*Given task*. Every line from the first one to the line containing "notch_edge_radius = 0.6" should be echoed exactly; leave out the rest.

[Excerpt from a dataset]
◆ ◆ ◆
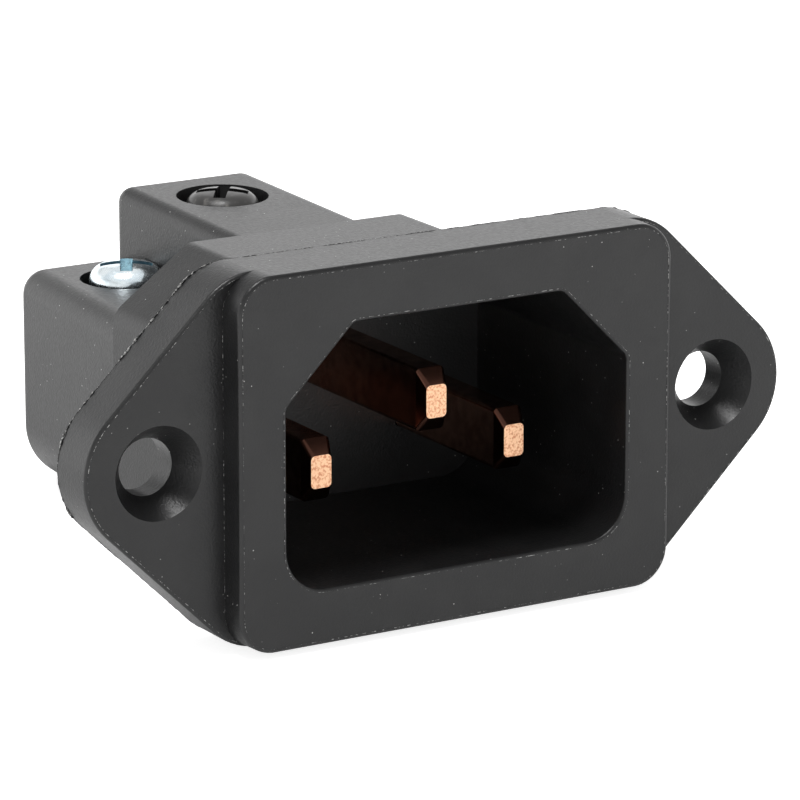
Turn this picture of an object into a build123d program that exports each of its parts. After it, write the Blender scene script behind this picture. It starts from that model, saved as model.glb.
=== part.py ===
from build123d import *
import math
import os

# Panel inlet for a mains lead, with three flat copper pins in a shaped cavity and a screw terminal
# behind each pin. The origin is midway between the two fixing holes, on the flange's rear face,
# which lies against the panel. The mating face looks along -Y, the terminals stand behind at +Y,
# and +Z is up, with the earth pin above the other two. All sizes are in millimetres. The shapes are
# drawn about the flange's middle, which lies a little lower, and are moved there at the end.

# Flange with two ears
fixing_spacing = 40.0
fixing_hole_radius = 1.8
countersink_radius = 2.95
countersink_depth = 1.75
ear_radius = 5.0
ear_rise = 0.15
flank_angle = 44.3
flange_height = 23.5
shoulder_radius = 4.4
flange_thickness = 3.5
flange_edge_radius = 0.2

# Collar round the mouth, proud of the flange
collar_width = 30.9
collar_side_draft = 0.15
collar_projection = 1.75
collar_corner_radius = 2.4
collar_edge_radius = 0.25

# Cavity that the connector goes into
cavity_width = 24.45
cavity_height = 16.45
cavity_chamfer = 4.77
cavity_corner_radius = 2.75
cavity_vertex_radius = 0.8
cavity_depth = 17.6
cavity_edge_radius = 0.2

# Moulded body behind the panel
side_wall = 1.18
top_wall = 0.875
bottom_wall = 1.475
body_top_width = 15.8
body_slope_angle = 35.6
rear_wall = 2.4
body_corner_radius = 1.0
lower_corner_radius = 4.0

# Terminal towers behind the body
tower_length = 15.45
front_side_draft = 0.05
rear_side_draft = 1.15
earth_tower_width = 10.1
earth_tower_rise = 0.36
terminal_outset = 0.2
side_tower_roof = 2.97
tower_edge_radius = 1.0
shoulder_edge_radius = 1.6
tower_step = 0.04
screw_inset = 5.75
screw_well_diameter = 6.1
side_well_drop = 0.33
bite_clearance = 0.12
pin_wall = 2.85
chamber_mouth_chamfer = 0.35
inner_wall = 1.2
notch_edge_radius = 0.6

# Copper pins
pin_width = 2.0
pin_height = 4.0
pin_spacing = 14.0
earth_pin_rise = 4.0
side_pin_z = -2.4
side_tip_depth = 4.9
earth_tip_depth = 2.8
tip_length = 0.8
tip_side_bevel = 0.28
tip_face_bevel = 0.95
pin_edge_radius = 0.3
pin_fit = 0.03
shoulder_length = 1.6
shoulder_width = 4.6
tongue_thickness = 1.2

# Folded clamp box round each pin's tongue
clamp_width = 5.6
clamp_length = 5.1
clamp_wall = 0.8
clamp_roof = 1.4
clamp_inner_height = 4.6
clamp_bend_radius = 0.6
clamp_fit = 0.1

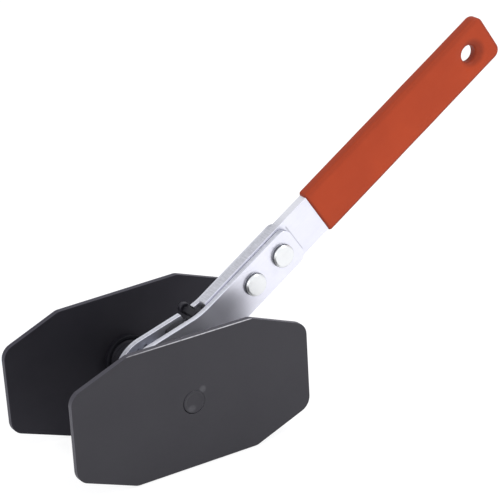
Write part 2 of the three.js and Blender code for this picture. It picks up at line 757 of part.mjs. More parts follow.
addPiece(handle, 'detent_plunger', detentPlunger(), 'spring');
addPiece(handle, 'detent_spring', detentSpring(), 'spring');

export default tool;
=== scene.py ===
"""A ratcheting brake piston spreader: two pressure plates on screws, a ratchet barrel and a handle.

Shapes are drawn in millimetres about the middle of the head (HEAD in the frame) and every mesh
is written in metres. The screws run along y: the far side is +y and the near side is -y.
Head and handle pieces are drawn in the handle's own axes (x along the handle, y along the
screws, z across the handle) and turned into the frame by HANDLE.
"""

import math
import random

import bmesh
import bpy
import numpy as np
from mathutils import Matrix, Vector, noise
from mathutils.geometry import delaunay_2d_cdt


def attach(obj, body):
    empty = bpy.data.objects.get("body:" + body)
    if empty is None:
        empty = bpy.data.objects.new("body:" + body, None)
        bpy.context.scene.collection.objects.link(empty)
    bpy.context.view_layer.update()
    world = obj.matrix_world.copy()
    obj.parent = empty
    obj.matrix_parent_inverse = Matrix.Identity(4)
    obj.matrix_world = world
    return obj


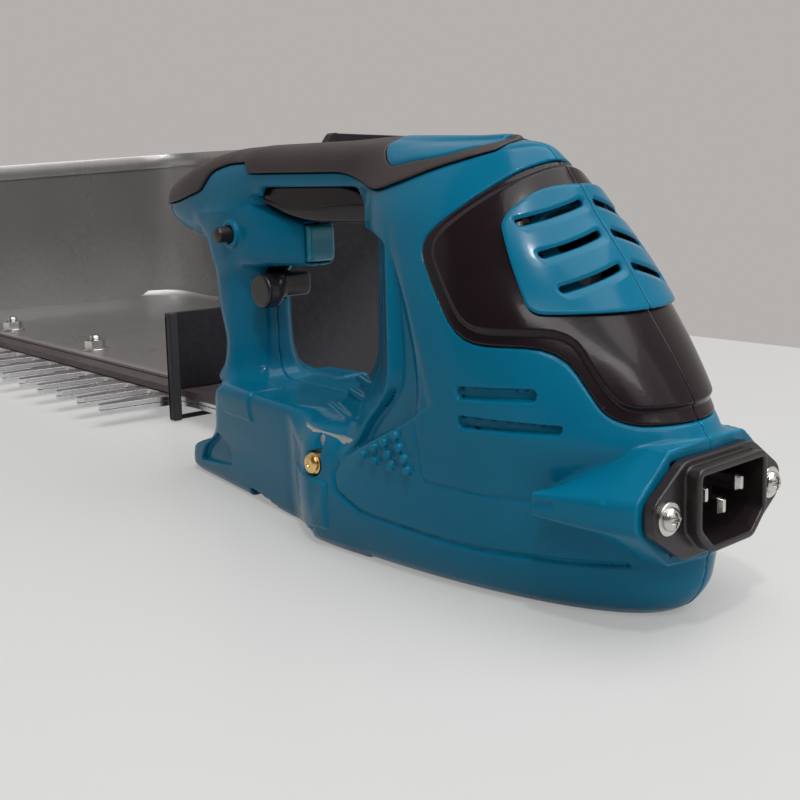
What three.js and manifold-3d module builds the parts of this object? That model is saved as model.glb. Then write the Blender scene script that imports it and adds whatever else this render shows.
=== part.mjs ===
// Hand-held electric leaf harvester: a clamshell body with a D-handle drives two
// comb blades that slide against each other, and a sheet-metal tray stands behind them.
// Millimetres. +X points forward to the blades, +Y to the tool's left, +Z up.
// The origin is the foot of the drive gear's axis, on the sole.
import * as THREE from 'three';
import * as BufferGeometryUtils from 'three/addons/utils/BufferGeometryUtils.js';
import Module from 'manifold-3d';

const wasm = await Module();
wasm.setup();

// Clearances and walls
const seatGap = 0.3;
const runningGap = 0.5;
const wall = 2.5;
const skinDepth = 1.2;
const simplifyTolerance = 0.05;

// Finish of each material: colour, roughness, metalness
const finishes = {
  teal: [0x0b6f8f, 0.28, 0],
  dark: [0x2a2022, 0.25, 0],
  rubber: [0x453a39, 0.6, 0],
  black: [0x1a1716, 0.5, 0],
  steel: [0xc9cbcc, 0.25, 1],
  barMetal: [0x4a4041, 0.5, 0.6],
  trayMetal: [0x77767a, 0.35, 0.9],
  platePaint: [0x24242b, 0.4, 0.2],
  brass: [0xc99b4a, 0.3, 1],
  castMetal: [0x8d9093, 0.6, 0.9],
  copper: [0xa85a32, 0.4, 0.9],
  fibre: [0xd8d2c2, 0.6, 0],
};

const model = new THREE.Group();

// Solids and meshes

function solid(geometry) {
  const bare = geometry.clone();
  bare.deleteAttribute('normal');
  bare.deleteAttribute('uv');
  const merged = BufferGeometryUtils.mergeVertices(bare, 1e-5);
  const mesh = new wasm.Mesh({
    numProp: 3,
    vertProperties: new Float32Array(merged.attributes.position.array),
    triVerts: new Uint32Array(merged.index.array),
  });
  return new wasm.Manifold(mesh);
}

function geometryOf(body) {
  const mesh = body.getMesh();
  const geometry = new THREE.BufferGeometry();
  geometry.setAttribute('position', new THREE.BufferAttribute(new Float32Array(mesh.vertProperties), 3));
  geometry.setIndex(new THREE.BufferAttribute(new Uint32Array(mesh.triVerts), 1));
  return geometry;
}

function join(first, ...others) {
  return others.reduce((sum, other) => sum.add(other), first);
}

function cut(first, ...others) {
  return others.reduce((rest, other) => rest.subtract(other), first);
}

function keep(first, ...others) {
  return others.reduce((rest, other) => rest.intersect(other), first);
}

// The body without loose slivers that fine cuts leave behind.
function largest(body) {
  return body.decompose().reduce((best, piece) => (piece.volume() > best.volume() ? piece : best));
}

function addPart(name, body, finish) {
  const [color, roughness, metalness] = finishes[finish];
  const material = new THREE.MeshStandardMaterial({ color, roughness, metalness });
  const whole = largest(solid(geometryOf(largest(body.simplify(simplifyTolerance)))));
  const mesh = new THREE.Mesh(geometryOf(whole), material);
  mesh.name = name;
  model.add(mesh);
}

function block(x0, x1, y0, y1, z0, z1) {
  const geometry = new THREE.BoxGeometry(x1 - x0, y1 - y0, z1 - z0);
  geometry.translate((x0 + x1) / 2, (y0 + y1) / 2, (z0 + z1) / 2);
  return solid(geometry);
}

// A cylinder or cone from one end of its axis to the other, along x, y or z.
function rod(axis, centre, radius, from, to, endRadius = radius, sides = 16) {
  const geometry = new THREE.CylinderGeometry(endRadius, radius, to - from, sides);
  geometry.translate(0, (from + to) / 2, 0);
  if (axis === 'z') {
    geometry.rotateX(Math.PI / 2);
    geometry.translate(centre[0], centre[1], 0);
  } else if (axis === 'x') {
    geometry.rotateZ(-Math.PI / 2);
    geometry.translate(0, centre[0], centre[1]);
  } else {
    geometry.translate(centre[0], 0, centre[1]);
  }
  return solid(geometry);
}

function ringZ(centre, outer, inner, z0, z1, sides = 24) {
  return cut(rod('z', centre, outer, z0, z1, outer, sides), rod('z', centre, inner, z0 - 1, z1 + 1, inner, sides));
}

// A closed outline with rounded corners: each corner is [u, v] or [u, v, radius].
function outline(corners, radius = 0) {
  const shape = new THREE.Shape();
  const count = corners.length;
  for (let i = 0; i < count; i++) {
    const before = new THREE.Vector2(...corners[(i + count - 1) % count].slice(0, 2));
    const here = new THREE.Vector2(...corners[i].slice(0, 2));
    const after = new THREE.Vector2(...corners[(i + 1) % count].slice(0, 2));
    const wanted = corners[i][2] ?? radius;
    const reach = Math.min(wanted, here.distanceTo(before) * 0.45, here.distanceTo(after) * 0.45);
    const start = here.clone().add(before.sub(here).setLength(Math.max(reach, 1e-6)));
    const end = here.clone().add(after.sub(here).setLength(Math.max(reach, 1e-6)));
    if (i === 0) shape.moveTo(start.x, start.y);
    else shape.lineTo(start.x, start.y);
    if (reach > 0.05) shape.quadraticCurveTo(here.x, here.y, end.x, end.y);
  }
  shape.closePath();
  return shape;
}

function extruded(shape, depth, curveSegments = 3) {
  return new THREE.ExtrudeGeometry(shape, { depth, bevelEnabled: false, curveSegments });
}

// Prisms of an outline: in plan (x, y), in side view (x, z) and in end view (y, z).
function prismZ(shape, z0, z1, curveSegments) {
  const geometry = extruded(shape, z1 - z0, curveSegments);
  geometry.translate(0, 0, z0);
  return solid(geometry);
}

function prismY(shape, y0, y1, curveSegments) {
  const geometry = extruded(shape, y1 - y0, curveSegments);
  geometry.rotateX(Math.PI / 2);
  geometry.translate(0, y1, 0);
  return solid(geometry);
}

function prismX(shape, x0, x1, curveSegments) {
  const geometry = extruded(shape, x1 - x0, curveSegments);
  geometry.rotateX(Math.PI / 2);
  geometry.rotateZ(Math.PI / 2);
  geometry.translate(x0, 0, 0);
  return solid(geometry);
}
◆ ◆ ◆
*Output for this exercise*.
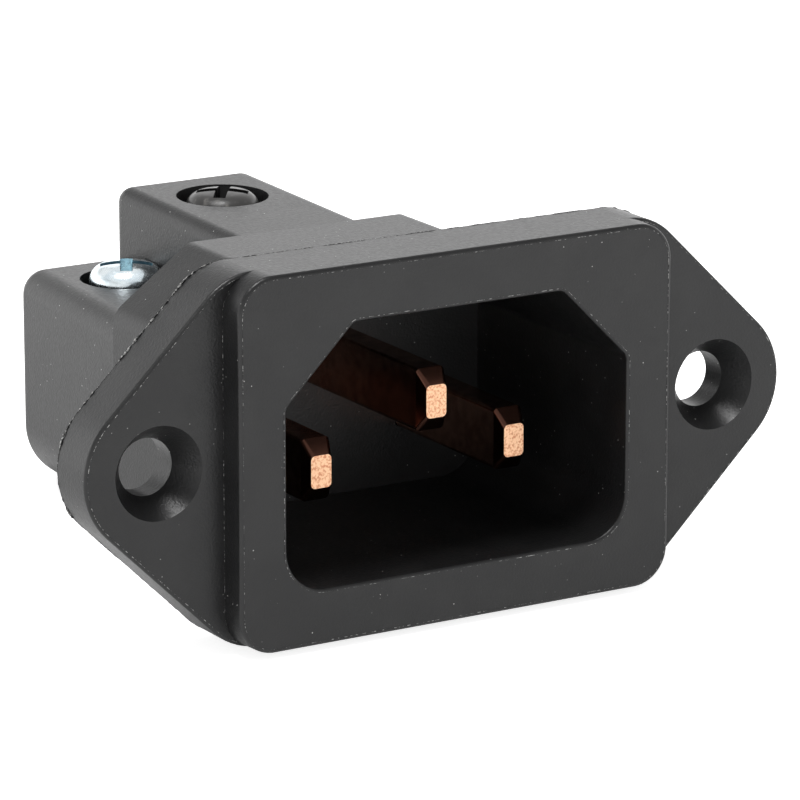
Turn this picture of an object into a build123d program that exports each of its parts. After it, write the Blender scene script behind this picture. It starts from that model, saved as model.glb.
=== part.py ===
from build123d import *
import math
import os

# Panel inlet for a mains lead, with three flat copper pins in a shaped cavity and a screw terminal
# behind each pin. The origin is midway between the two fixing holes, on the flange's rear face,
# which lies against the panel. The mating face looks along -Y, the terminals stand behind at +Y,
# and +Z is up, with the earth pin above the other two. All sizes are in millimetres. The shapes are
# drawn about the flange's middle, which lies a little lower, and are moved there at the end.

# Flange with two ears
fixing_spacing = 40.0
fixing_hole_radius = 1.8
countersink_radius = 2.95
countersink_depth = 1.75
ear_radius = 5.0
ear_rise = 0.15
flank_angle = 44.3
flange_height = 23.5
shoulder_radius = 4.4
flange_thickness = 3.5
flange_edge_radius = 0.2

# Collar round the mouth, proud of the flange
collar_width = 30.9
collar_side_draft = 0.15
collar_projection = 1.75
collar_corner_radius = 2.4
collar_edge_radius = 0.25

# Cavity that the connector goes into
cavity_width = 24.45
cavity_height = 16.45
cavity_chamfer = 4.77
cavity_corner_radius = 2.75
cavity_vertex_radius = 0.8
cavity_depth = 17.6
cavity_edge_radius = 0.2

# Moulded body behind the panel
side_wall = 1.18
top_wall = 0.875
bottom_wall = 1.475
body_top_width = 15.8
body_slope_angle = 35.6
rear_wall = 2.4
body_corner_radius = 1.0
lower_corner_radius = 4.0

# Terminal towers behind the body
tower_length = 15.45
front_side_draft = 0.05
rear_side_draft = 1.15
earth_tower_width = 10.1
earth_tower_rise = 0.36
terminal_outset = 0.2
side_tower_roof = 2.97
tower_edge_radius = 1.0
shoulder_edge_radius = 1.6
tower_step = 0.04
screw_inset = 5.75
screw_well_diameter = 6.1
side_well_drop = 0.33
bite_clearance = 0.12
pin_wall = 2.85
chamber_mouth_chamfer = 0.35
inner_wall = 1.2
notch_edge_radius = 0.6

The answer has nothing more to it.